Was it possible to break up the great trusts and monopolies once they were organized? Will it be possible to un- scramble the industries absorbed by the governments during war time? We cannot believe it, for it is the methods of production which determine things, events and institutions, not the desires of the most powerful individuals.
If the war lasts long enough the new system of production may grow beyond the control of any individual or groups of individuals if it has not already done so.
You may wonder if so much that is good may come out of this great capitalist war, why we oppose this war, why we must oppose all capitalist wars with all our strength and all our means. We believe the answer is plain.
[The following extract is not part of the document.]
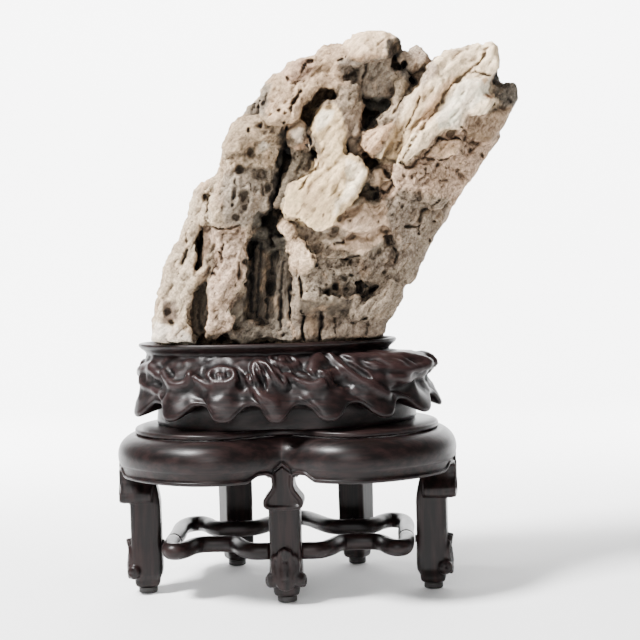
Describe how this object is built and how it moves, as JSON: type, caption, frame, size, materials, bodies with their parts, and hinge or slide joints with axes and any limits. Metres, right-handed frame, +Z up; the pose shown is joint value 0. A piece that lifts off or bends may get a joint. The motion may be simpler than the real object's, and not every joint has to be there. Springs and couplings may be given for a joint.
{
  "type": "scholars rock on stand",
  "caption": "Leaning weathered quartz scholar's rock seated in a carved wooden base on a small lobed stool with scroll feet.",
  "frame": {"origin": "on the surface it stands on, under the middle of the whole object's box", "axes": "+Z up, -Y towards the rock's face, +X to the right of a viewer of that face"},
  "size_m": [0.2839, 0.1854, 0.3807],
  "materials": {
    "rock": "rough weathered quartz",
    "rosewood": "satin polish",
    "pad_black": "blackened"
  },
  "bodies": {
    "root": {"rock": "rock", "carved_base": "rosewood", "top_panel": "rosewood", "apron_front_left": "rosewood", "apron_front_right": "rosewood", "apron_side_left": "rosewood", "apron_side_right": "rosewood", "apron_back": "rosewood", "leg_front": "rosewood", "leg_left": "rosewood", "leg_right": "rosewood", "leg_back_left": "rosewood", "leg_back_right": "rosewood", "rail_front_left": "rosewood", "rail_front_right": "rosewood", "rail_back_left": "rosewood", "rail_back_right": "rosewood", "peg_left": "rosewood", "peg_right": "rosewood", "peg_back_left": "rosewood", "peg_back_right": "rosewood", "pad_front": "pad_black", "pad_left": "pad_black", "pad_right": "pad_black", "pad_back_left": "pad_black", "pad_back_right": "pad_black"}
  },
  "joints": []
}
This is not our war – a war of the working class to throw off the yoke of exploitation. It is a war between great national and international capitalist groups to widen their spheres of profit-taking, just as it was John D. Rockefeller’s fight when he went about freezing out his weaker competitors in the oil fields. It was not the part of an intelligent working class to help Mr. Rockefeller squeeze out the little fellows and help him build a great oil monopoly. It is not the part of the working class to fight the battles of more ambitious capitalists. Besides –
We understand the game. We are not fooled. We see our own international working class interests. We will wage our own fight in our own interests. It is our mission to use the opportunity that may develop if the working class is driven to desperation by hunger and misery. It is our mission to gain from new opportunities things that will mean lasting economic independence and industrial democracy to the working class.
We believe this is the function of the advanced guard of the working class. Either these things or reaction will be the fruits of the war.
Russia has struck, in part; Germany may follow. Who shall say what the end may be?